Note: If one option is defined in the operator configuration and in the cluster
[manifest](https://github.com/zalando/postgres-operator/blob/master/manifests/complete-postgres-manifest.yaml), the latter takes
precedence.
### Go code
Update the following Go files that obtain the configuration parameter from the
manifest files:
* [operator_configuration_type.go](https://github.com/zalando/postgres-operator/blob/master/pkg/apis/acid.zalan.do/v1/operator_configuration_type.go)
* [operator_config.go](https://github.com/zalando/postgres-operator/blob/master/pkg/controller/operator_config.go)
* [config.go](https://github.com/zalando/postgres-operator/blob/master/pkg/util/config/config.go)
Postgres manifest parameters are defined in the [api package](https://github.com/zalando/postgres-operator/blob/master/pkg/apis/acid.zalan.do/v1/postgresql_type.go).

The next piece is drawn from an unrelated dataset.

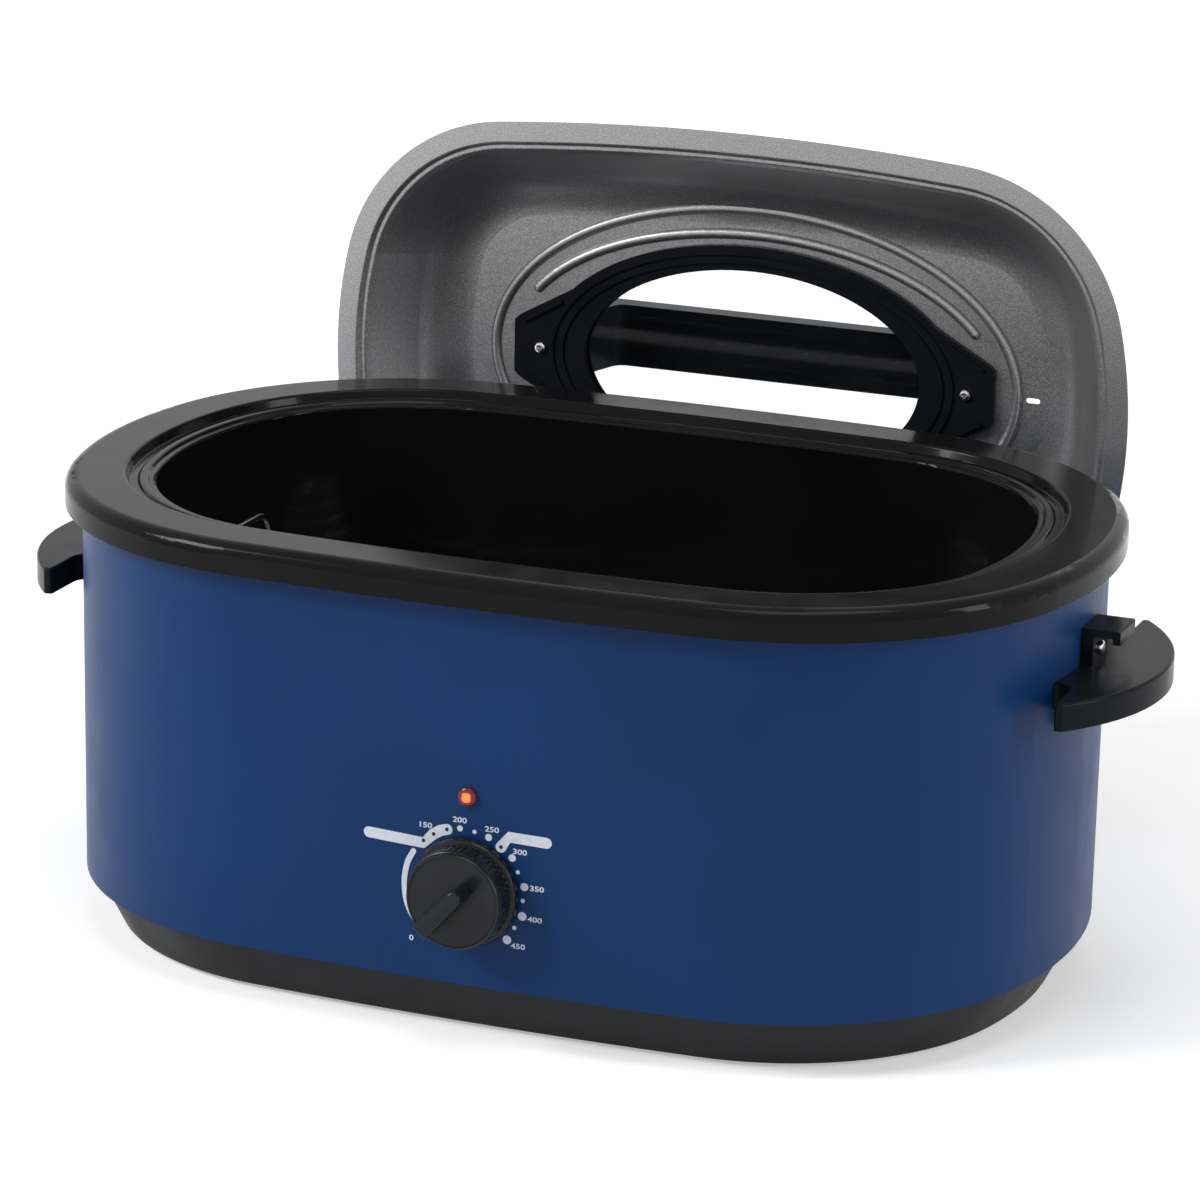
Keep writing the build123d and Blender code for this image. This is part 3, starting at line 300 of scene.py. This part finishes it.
def makeLidCoat():
    material, tree, shader = newMaterial("lidCoat")
    coords = addNode(tree, "ShaderNodeTexCoord").outputs["Object"]
    specks = noiseOn(tree, coords, lidCoat["speckScale"], 3)
    shown = spread(tree, specks.outputs[0], 0, 1, lidCoat["speckLow"], lidCoat["speckHigh"])
    tree.links.new(blendColours(tree, shown.outputs[0], lidCoat["tone"], lidCoat["speck"]),
                   shader.inputs["Base Color"])
    tree.links.new(spread(tree, specks.outputs[0], lidCoat["roughLow"], lidCoat["roughHigh"]).outputs[0],
                   shader.inputs["Roughness"])
    shader.inputs["Metallic"].default_value = lidCoat["metallic"]
    setBump(tree, shader, specks.outputs[0], lidCoat["bump"], lidCoat["bumpDepth"])
    return material


looks["lidCoat"] = makeLidCoat()


glass = {"tint": (0.96, 0.98, 0.98, 1), "ior": 1.5, "smearScale": 30, "smearRoughness": 0.03}


def makeGlass():
    material, tree, shader = newMaterial("windowGlass")
    coords = addNode(tree, "ShaderNodeTexCoord").outputs["Object"]
    smear = noiseOn(tree, coords, glass["smearScale"], 3)
    tree.links.new(spread(tree, smear.outputs[0], 0.0, glass["smearRoughness"]).outputs[0],
                   shader.inputs["Roughness"])
    shader.inputs["Base Color"].default_value = glass["tint"]
    shader.inputs["Transmission Weight"].default_value = 1.0
    shader.inputs["IOR"].default_value = glass["ior"]
    return material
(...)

The operator behavior has to be implemented at least in [k8sres.go](https://github.com/zalando/postgres-operator/blob/master/pkg/cluster/k8sres.go).

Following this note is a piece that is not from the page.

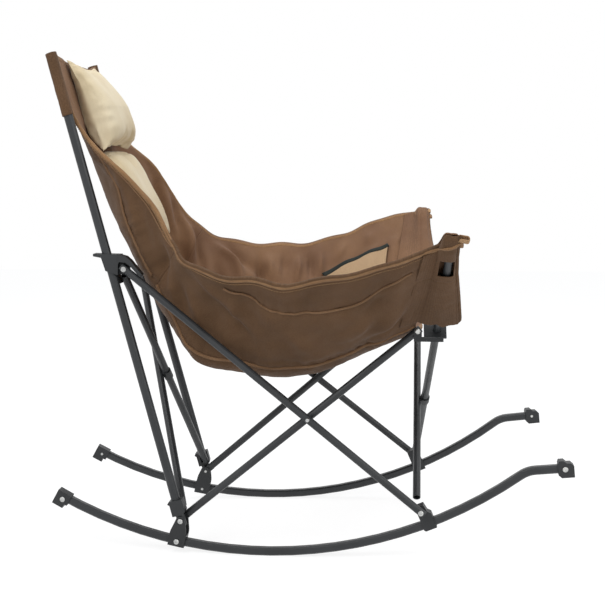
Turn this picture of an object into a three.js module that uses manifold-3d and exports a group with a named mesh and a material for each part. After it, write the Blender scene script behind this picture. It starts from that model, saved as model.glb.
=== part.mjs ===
// A folding padded rocking chair: a quad frame of round steel tubes on two curved rocker rails,
// with a quilted bucket sling, a head pillow and a lumbar pad.
// Millimetres, +X forward, +Y to the sitter's left, +Z up, the floor at z = 0.
import * as THREE from "three";
import { mergeVertices } from "three/addons/utils/BufferGeometryUtils.js";
import Module from "manifold-3d";

const wasm = await Module();
wasm.setup();

const degree = Math.PI / 180;
const gap = 0.3; // running clearance between pieces that touch
const overrun = 6; // how far a cutter passes beyond the face that it cuts

// Driving dimensions of the frame
const halfTrack = 209; // middle plane to a rear foot pivot
const toeOut = 3.08 * degree; // each side frame opens toward the front
const rearFootX = -373.8;
const rearFootHeight = 70.1;
const postLean = 14.91 * degree;
const postLength = 988;
const postDiameter = 19;
const tubeDiameter = 16;
const tubeWall = 1.2;
const tubeRadius = tubeDiameter / 2;
const postRadius = postDiameter / 2;
const tubeFacets = 16;
const sliderHeight = 540; // rear foot pivot to slider bolt, along the post
const sliderBoltAhead = 29.5; // slider bolt ahead of the post's axis
const shortTubeLength = 640; // rear foot pivot to front corner bolt
const shortTubeAngle = 65 * degree; // between the short side tube and the post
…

Validation of CRD parameters is controlled in [crds.go](https://github.com/zalando/postgres-operator/blob/master/pkg/apis/acid.zalan.do/v1/crds.go).
Please, reflect your changes in tests, for example in:
* [config_test.go](https://github.com/zalando/postgres-operator/blob/master/pkg/util/config/config_test.go)
* [k8sres_test.go](https://github.com/zalando/postgres-operator/blob/master/pkg/cluster/k8sres_test.go)
* [util_test.go](https://github.com/zalando/postgres-operator/blob/master/pkg/apis/acid.zalan.do/v1/util_test.go)
### Updating manifest files
For the CRD-based configuration, please update the following files:
* the default [OperatorConfiguration](https://github.com/zalando/postgres-operator/blob/master/manifests/postgresql-operator-default-configuration.yaml)
* the CRD's [validation](https://github.com/zalando/postgres-operator/blob/master/manifests/operatorconfiguration.crd.yaml)
* the CRD's validation in the [Helm chart](https://github.com/zalando/postgres-operator/blob/master/charts/postgres-operator/crds/operatorconfigurations.yaml)
Add new options also to the Helm chart's [values file](https://github.com/zalando/postgres-operator/blob/master/charts/postgres-operator/values.yaml) file.
It follows the OperatorConfiguration CRD layout. Nested values will be flattened for the ConfigMap.
Last but no least, update the [ConfigMap](https://github.com/zalando/postgres-operator/blob/master/manifests/configmap.yaml) manifest example as well.
### Updating documentation
Finally, add a section for each new configuration option and/or cluster manifest
parameter in the reference documents:
* [config reference](reference/operator_parameters.md)
* [manifest reference](reference/cluster_manifest.md)
It also helps users to explain new features with examples in the
[administrator docs](administrator.md).